* Data records *
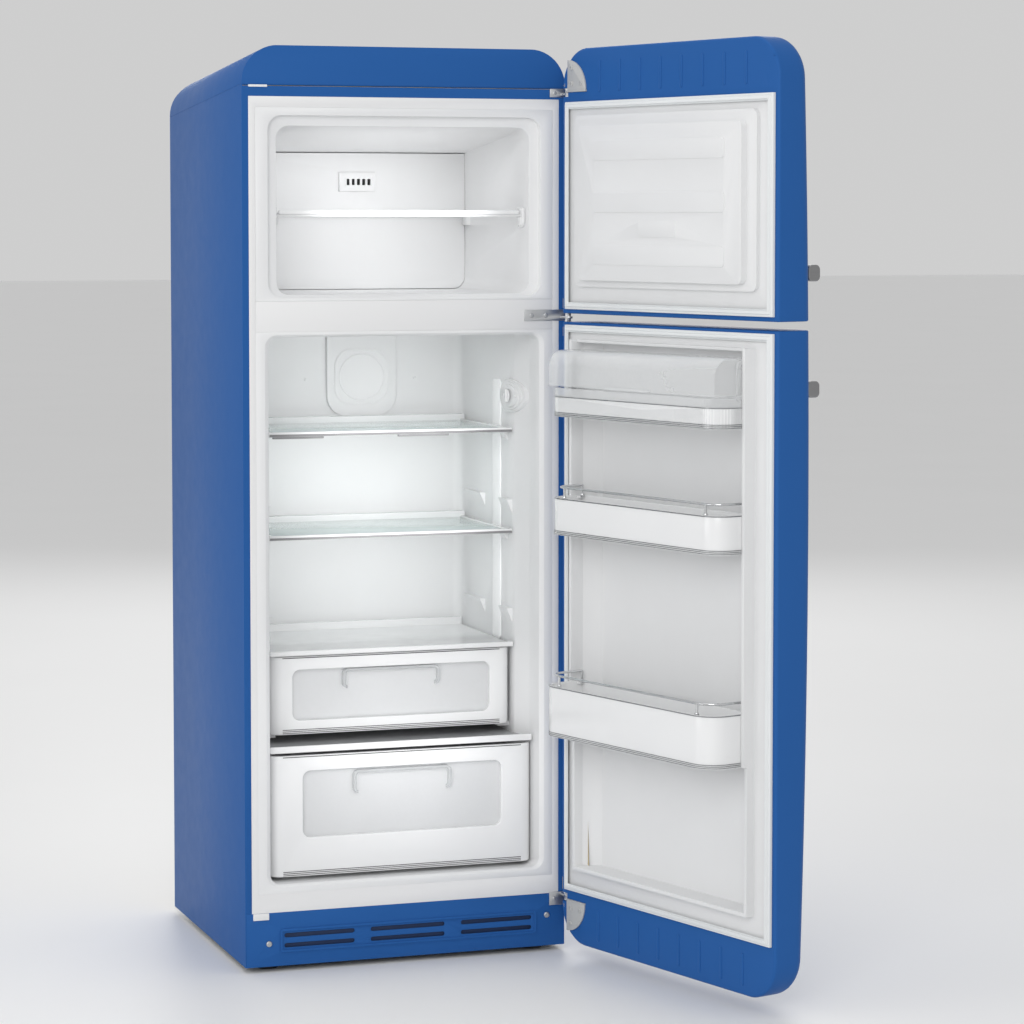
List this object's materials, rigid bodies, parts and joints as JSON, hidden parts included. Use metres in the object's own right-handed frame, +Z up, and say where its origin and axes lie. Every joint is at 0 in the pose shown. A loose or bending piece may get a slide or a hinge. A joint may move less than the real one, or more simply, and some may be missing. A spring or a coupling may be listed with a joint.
{
  "type": "top freezer refrigerator",
  "caption": "Free-standing top freezer refrigerator with a rounded painted cabinet, two side-hinged doors, shelves, drawers and door bins",
  "frame": {"origin": "on the floor, at the middle of the cabinet's footprint", "axes": "+Z up, the doors face -Y, +X to the right when facing the doors"},
  "size_m": [0.8694, 1.1744, 1.638],
  "materials": {
    "body_paint": "gloss",
    "white_liner": "satin",
    "white_frame": "satin",
    "white_gloss": "gloss",
    "clear_plastic": "clear moulded plastic",
    "shelf_glass": "clear toughened glass",
    "shelf_trim": "polished",
    "gasket": "soft matt",
    "handle_metal": "polished",
    "hinge_metal": "satin",
    "galvanised": "spangled zinc",
    "foam": "rough foam",
    "fin_metal": "bare",
    "black_plastic": "moulded",
    "fan_plastic": "moulded",
    "black_enamel": "baked enamel",
    "black_rubber": "matt"
  },
  "bodies": {
    "cabinet": {"cabinet_shell": "body_paint", "top_cover": "body_paint", "front_frame": "white_frame", "back_panel": "galvanised", "base_tray": "galvanised", "foam_insulation": "foam", "freezer_liner": "white_liner", "fridge_liner": "white_liner", "mullion_cover": "white_liner", "evaporator_cover": "white_liner", "evaporator": "fin_metal", "fan_motor": "black_plastic", "duct_cover": "white_liner", "control_housing": "white_liner", "light_column": "clear_plastic", "kick_plate": "body_paint", "cabinet_screws": "hinge_metal", "top_hinge_bracket": "hinge_metal", "middle_hinge_bracket": "hinge_metal", "bottom_hinge_bracket": "hinge_metal", "hinge_hole_caps": "white_liner", "compressor": "black_enamel", "compressor_mounts": "black_rubber", "drip_tray": "white_gloss", "terminal_box": "black_plastic", "condenser_tube": "black_enamel", "condenser_wires": "black_enamel"},
    "freezer_door": {"freezer_door_panel": "body_paint", "freezer_door_foam": "foam", "freezer_door_liner": "white_liner", "freezer_door_gasket": "gasket", "freezer_door_handle": "handle_metal", "freezer_door_hinge_plates": "hinge_metal"},
    "fridge_door": {"fridge_door_panel": "body_paint", "fridge_door_foam": "foam", "fridge_door_liner": "white_liner", "fridge_door_gasket": "gasket", "fridge_door_handle": "handle_metal", "fridge_door_hinge_plates": "hinge_metal"},
    "dairy_lid": {"dairy_lid": "clear_plastic"},
    "dairy_box": {"dairy_box": "clear_plastic"},
    "middle_bin": {"middle_bin": "white_gloss"},
    "bottle_bin": {"bottle_bin": "white_gloss"},
    "upper_shelf": {"upper_shelf_glass": "shelf_glass", "upper_shelf_trim": "shelf_trim"},
    "lower_shelf": {"lower_shelf_glass": "shelf_glass", "lower_shelf_trim": "shelf_trim"},
    "crisper_shelf": {"crisper_shelf": "white_gloss"},
    "drawer_cover": {"drawer_cover": "clear_plastic"},
    "freezer_shelf": {"freezer_shelf": "white_gloss"},
    "upper_drawer": {"upper_drawer": "white_gloss", "upper_drawer_handle": "clear_plastic"},
    "lower_drawer": {"lower_drawer": "white_gloss", "lower_drawer_handle": "clear_plastic"},
    "control_knob": {"control_knob": "white_gloss"},
    "fan": {"fan_blade": "fan_plastic"},
    "left_foot": {"left_foot": "black_plastic"},
    "right_foot": {"right_foot": "black_plastic"},
    "left_roller": {"left_roller": "black_plastic"},
    "right_roller": {"right_roller": "black_plastic"}
  },
  "joints": [
    {"name": "freezer_door_hinge", "type": "hinge", "parent": "cabinet", "child": "freezer_door", "pos_m": [0.3, -0.297, 1.57], "axis": [0, 0, 1], "range_deg": [-106, 8]},
    {"name": "fridge_door_hinge", "type": "hinge", "parent": "cabinet", "child": "fridge_door", "pos_m": [0.3, -0.297, 1.143], "axis": [0, 0, 1], "range_deg": [-106, 8]},
    {"name": "upper_drawer_slide", "type": "slide", "parent": "cabinet", "child": "upper_drawer", "axis": [0, -1, 0], "range_m": [0, 0.18]},
    {"name": "lower_drawer_slide", "type": "slide", "parent": "cabinet", "child": "lower_drawer", "axis": [0, -1, 0], "range_m": [0, 0.26]},
    {"name": "upper_shelf_slide", "type": "slide", "parent": "cabinet", "child": "upper_shelf", "axis": [0, -1, 0], "range_m": [0, 0.25]},
    {"name": "lower_shelf_slide", "type": "slide", "parent": "cabinet", "child": "lower_shelf", "axis": [0, -1, 0], "range_m": [0, 0.25]},
    {"name": "crisper_shelf_slide", "type": "slide", "parent": "cabinet", "child": "crisper_shelf", "axis": [0, -1, 0], "range_m": [0, 0.2]},
    {"name": "drawer_cover_slide", "type": "slide", "parent": "cabinet", "child": "drawer_cover", "axis": [0, -1, 0], "range_m": [0, 0.2]},
    {"name": "freezer_shelf_slide", "type": "slide", "parent": "cabinet", "child": "freezer_shelf", "axis": [0, -1, 0], "range_m": [0, 0.25]},
    {"name": "dairy_box_lift", "type": "slide", "parent": "fridge_door", "child": "dairy_box", "axis": [0, 0, 1], "range_m": [0, 0.003]},
    {"name": "dairy_lid_hinge", "type": "hinge", "parent": "dairy_box", "child": "dairy_lid", "pos_m": [0.34616, -0.59585, 1.089], "axis": [-0.2756, 0.9613, 0], "range_deg": [0, 50]},
    {"name": "middle_bin_lift", "type": "slide", "parent": "fridge_door", "child": "middle_bin", "axis": [0, 0, 1], "range_m": [0, 0.04]},
    {"name": "bottle_bin_lift", "type": "slide", "parent": "fridge_door", "child": "bottle_bin", "axis": [0, 0, 1], "range_m": [0, 0.04]},
    {"name": "control_knob_turn", "type": "hinge", "parent": "cabinet", "child": "control_knob", "pos_m": [0.225, -0.173, 1.011], "axis": [-1, 0, 0], "range_deg": [-135, 135]},
    {"name": "fan_spin", "type": "hinge", "parent": "cabinet", "child": "fan", "pos_m": [0.023, 0.125, 1.394], "axis": [0, 1, 0], "continuous": true},
    {"name": "left_foot_turn", "type": "hinge", "parent": "cabinet", "child": "left_foot", "pos_m": [-0.25, -0.233, 0.02], "axis": [0, 0, 1], "continuous": true},
    {"name": "right_foot_turn", "type": "hinge", "parent": "cabinet", "child": "right_foot", "pos_m": [0.25, -0.233, 0.02], "axis": [0, 0, 1], "continuous": true},
    {"name": "left_roller_spin", "type": "hinge", "parent": "cabinet", "child": "left_roller", "pos_m": [-0.258, 0.237, 0.015], "axis": [1, 0, 0], "continuous": true},
    {"name": "right_roller_spin", "type": "hinge", "parent": "cabinet", "child": "right_roller", "pos_m": [0.258, 0.237, 0.015], "axis": [1, 0, 0], "continuous": true}
  ]
}
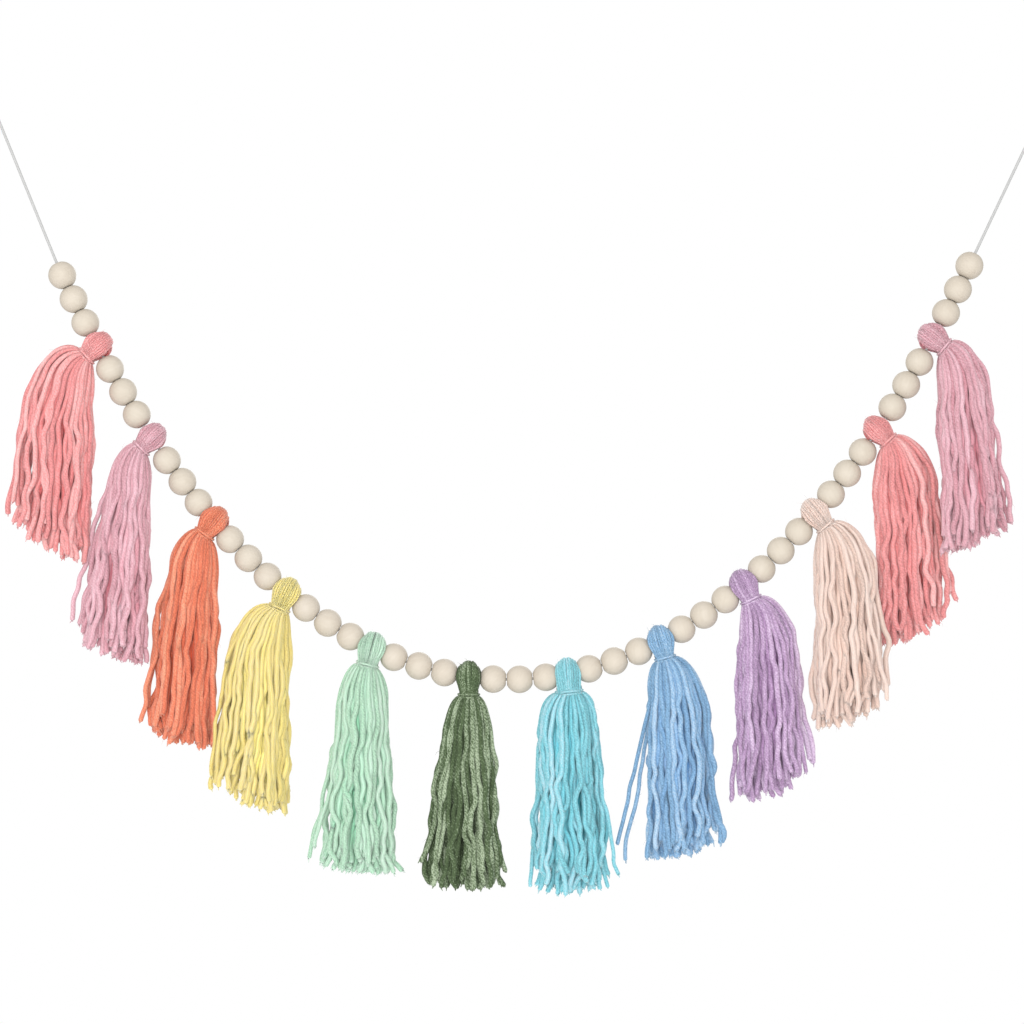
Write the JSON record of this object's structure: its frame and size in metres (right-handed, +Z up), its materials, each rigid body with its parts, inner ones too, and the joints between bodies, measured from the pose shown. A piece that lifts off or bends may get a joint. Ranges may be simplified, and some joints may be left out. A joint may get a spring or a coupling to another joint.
{
  "type": "tassel garland with wooden beads",
  "caption": "String garland of yarn tassels in soft colours with round wooden beads between them, hanging in a deep curve from a loop at each end.",
  "frame": {"origin": "the point where the left loop bears on its hook", "axes": "+X runs level from the left loop to the right loop, +Z is up, and the viewer stands on the -Y side"},
  "size_m": [0.6259, 0.0582, 0.4737],
  "materials": {
    "wood": "pale unvarnished beech, sanded smooth, faint fine grain",
    "string": "white twisted cotton string",
    "yarn_coral": "soft matt loosely twisted yarn, coral",
    "yarn_pink": "soft matt loosely twisted yarn, pink",
    "yarn_orange": "soft matt loosely twisted yarn, orange",
    "yarn_yellow": "soft matt loosely twisted yarn, yellow",
    "yarn_mint": "soft matt loosely twisted yarn, mint",
    "yarn_olive": "soft matt loosely twisted yarn, olive",
    "yarn_aqua": "soft matt loosely twisted yarn, aqua",
    "yarn_blue": "soft matt loosely twisted yarn, blue",
    "yarn_lilac": "soft matt loosely twisted yarn, lilac",
    "yarn_peach": "soft matt loosely twisted yarn, peach"
  },
  "bodies": {
    "root": {"bead_01": "wood", "bead_02": "wood", "bead_03": "wood", "bead_04": "wood", "bead_05": "wood", "bead_06": "wood", "bead_07": "wood", "bead_08": "wood", "bead_09": "wood", "bead_10": "wood", "bead_11": "wood", "bead_12": "wood", "bead_13": "wood", "bead_14": "wood", "bead_15": "wood", "bead_16": "wood", "bead_17": "wood", "bead_18": "wood", "bead_19": "wood", "bead_20": "wood", "bead_21": "wood", "bead_22": "wood", "bead_23": "wood", "bead_24": "wood", "bead_25": "wood", "bead_26": "wood", "bead_27": "wood", "bead_28": "wood", "bead_29": "wood", "bead_30": "wood", "bead_31": "wood", "bead_32": "wood", "bead_33": "wood", "bead_34": "wood", "bead_35": "wood", "bead_36": "wood", "bead_37": "wood", "bead_38": "wood", "bead_39": "wood", "tassel_coral": "yarn_coral", "tassel_pink": "yarn_pink", "tassel_orange": "yarn_orange", "tassel_yellow": "yarn_yellow", "tassel_mint": "yarn_mint", "tassel_olive": "yarn_olive", "tassel_aqua": "yarn_aqua", "tassel_blue": "yarn_blue", "tassel_lilac": "yarn_lilac", "tassel_peach": "yarn_peach", "tassel_coral_right": "yarn_coral", "tassel_pink_right": "yarn_pink", "string": "string"}
  },
  "joints": []
}
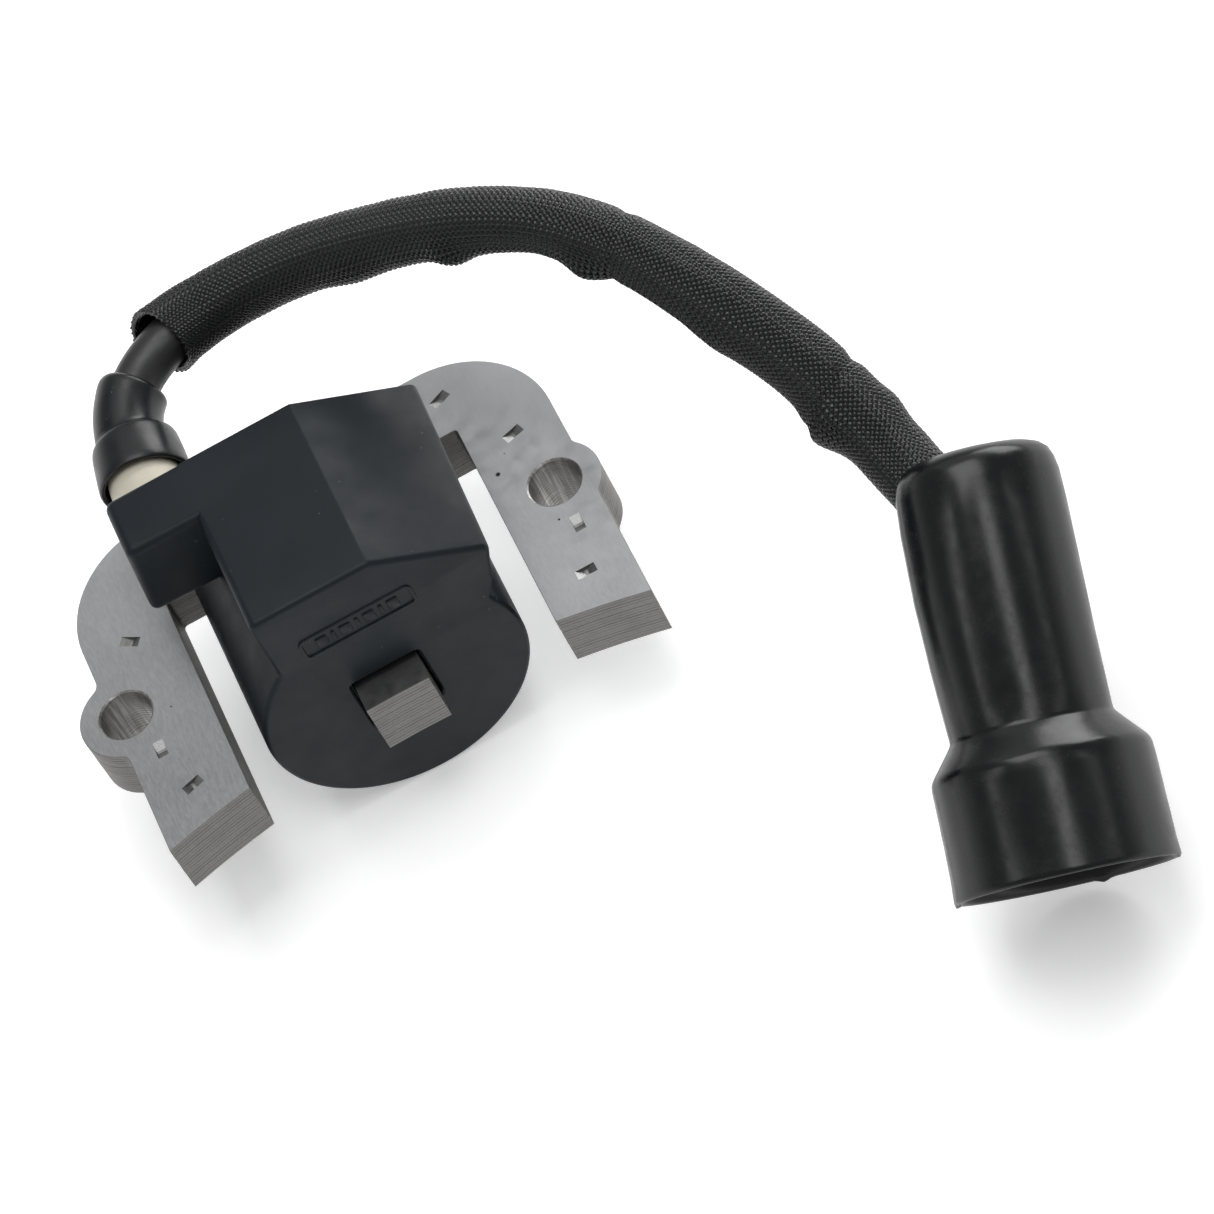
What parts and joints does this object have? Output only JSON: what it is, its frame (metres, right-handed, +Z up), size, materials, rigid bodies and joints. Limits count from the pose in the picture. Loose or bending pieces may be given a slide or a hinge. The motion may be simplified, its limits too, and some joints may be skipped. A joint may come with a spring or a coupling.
{
  "type": "ignition coil",
  "caption": "Small-engine ignition coil: potted module on an E-shaped lamination stack, with a sleeved high-tension lead and a rubber spark plug boot.",
  "frame": {"origin": "midpoint between the two mounting holes, on the underside of the lamination stack", "axes": "+X from the left leg to the right leg, +Y from the pole ends to the yoke, +Z up through the stack along the mounting holes"},
  "size_m": [0.1198, 0.1313, 0.0568],
  "materials": {
    "laminated_steel": "satin, stamped, darker cut edges",
    "housing_plastic": "fine matt moulding, dark charcoal with a blue cast",
    "potting_resin": "cast, slightly uneven gloss",
    "bobbin_plastic": "matt glass-filled moulding",
    "copper_wire": "enamelled copper",
    "board_laminate": "solder mask over glass laminate",
    "component_black": "moulded epoxy",
    "capacitor_film": "dipped case",
    "resistor_body": "lacquered",
    "contact_brass": "bright stamped",
    "spring_steel": "bright drawn wire",
    "tower_cream": "smooth cream moulding",
    "cap_rubber": "smooth semi-gloss",
    "lead_rubber": "smooth semi-gloss",
    "sleeve_braid": "woven, fine glints",
    "boot_rubber": "moulded, glossy with drawn streaks"
  },
  "bodies": {
    "root": {"braided_sleeve": "sleeve_braid", "capacitor": "capacitor_film", "circuit_board": "board_laminate", "clamp_diode": "component_black", "coil_housing": "housing_plastic", "control_chip": "component_black", "ground_strip": "contact_brass", "high_voltage_terminal": "contact_brass", "high_voltage_wire": "copper_wire", "lamination_stack": "laminated_steel", "lead_conductor": "copper_wire", "lead_insulation": "lead_rubber", "lead_spike": "spring_steel", "plug_boot": "boot_rubber", "potting_compound": "potting_resin", "power_transistor": "component_black", "primary_bobbin": "bobbin_plastic", "primary_winding": "copper_wire", "primary_wire_end": "copper_wire", "primary_wire_start": "copper_wire", "rectifier_diode": "component_black", "resistor_1": "resistor_body", "resistor_2": "resistor_body", "secondary_bobbin": "bobbin_plastic", "secondary_section_1": "copper_wire", "secondary_section_2": "copper_wire", "secondary_section_3": "copper_wire", "secondary_section_4": "copper_wire", "secondary_section_5": "copper_wire", "terminal_spring": "spring_steel", "tower_cap": "cap_rubber", "tower_insulator": "tower_cream"}
  },
  "joints": []
}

* What to do *
How many lines of these entries hold the string "JSON"? Answer with the number alone.

* Answer to the task *
3